The example below was forged from shear steel and is at the coarsest stone of the kaji-togi stage, (rough polish) following yaki-ire (hardening). The edge was thicker at the time of yaki-ire to prevent warping and decarburization of the edge steel. At this stage the geometry is fairly close to its final form but there is still plenty of refining needed. Waterstones will be used to adjust and true all of the lines and surfaces as polishing progresses.

Read about the nakago (tang) and machi here: Classical Tanto Geometry: Nakago & Machi

Island Blacksmith: Charcoal forged tanto
A view of the omote side of the kissaki. A flowing line narrows the blade subtly and then curves seamlessly towards the tip.
Island Blacksmith: Charcoal forged tanto
The mune at the kissaki. The distal taper smoothly merges into a convex or tapered kissaki towards the tip. The style and intended purpose of the tanto will determine the amount of ha-niku (“meat” behind the edge) along the bevels and the tip will often reflect this geometry.

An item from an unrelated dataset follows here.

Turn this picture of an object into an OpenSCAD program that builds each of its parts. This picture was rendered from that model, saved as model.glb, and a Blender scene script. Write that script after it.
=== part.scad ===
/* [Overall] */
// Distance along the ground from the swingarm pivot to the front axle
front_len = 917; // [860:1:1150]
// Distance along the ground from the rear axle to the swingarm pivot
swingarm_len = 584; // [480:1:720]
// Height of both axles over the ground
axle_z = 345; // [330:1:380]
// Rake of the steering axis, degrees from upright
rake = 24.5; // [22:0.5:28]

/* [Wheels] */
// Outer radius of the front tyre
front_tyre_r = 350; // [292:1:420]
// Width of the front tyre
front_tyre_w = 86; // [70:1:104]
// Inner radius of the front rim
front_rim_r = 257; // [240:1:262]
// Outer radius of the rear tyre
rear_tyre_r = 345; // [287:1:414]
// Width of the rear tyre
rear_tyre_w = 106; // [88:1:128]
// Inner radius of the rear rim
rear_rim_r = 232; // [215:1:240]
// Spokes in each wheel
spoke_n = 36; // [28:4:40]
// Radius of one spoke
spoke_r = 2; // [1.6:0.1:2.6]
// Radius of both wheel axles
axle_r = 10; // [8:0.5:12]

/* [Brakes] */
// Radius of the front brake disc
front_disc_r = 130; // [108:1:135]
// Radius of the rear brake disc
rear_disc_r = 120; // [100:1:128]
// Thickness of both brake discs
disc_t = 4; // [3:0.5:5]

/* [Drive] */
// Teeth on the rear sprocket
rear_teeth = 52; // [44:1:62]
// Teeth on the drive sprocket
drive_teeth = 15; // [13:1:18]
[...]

Island Blacksmith: Charcoal forged tanto
The iori mune at the machi. This example is at 7.8mm at the machi and tapers a little over 1mm per side towards the kissaki, again depending on the style and purpose of the tanto, but usually in the 70% range.
Island Blacksmith: Charcoal forged tanto
The ha at the machi. The edge has not been fully established, but the swelling of the ubuha is visible over the last 4cm or so. Ubuha should never be enhanced in subsequent polishings or the appearance of fumbari will suffer.
Island Blacksmith: Charcoal forged tanto
The omote side at the machi. Note the slight swelling creating fumbari as it approaches the machi.
Island Blacksmith: Charcoal forged tanto
A view of the ura side. Final blade polishing should extend to include all the area that will be covered by the habaki.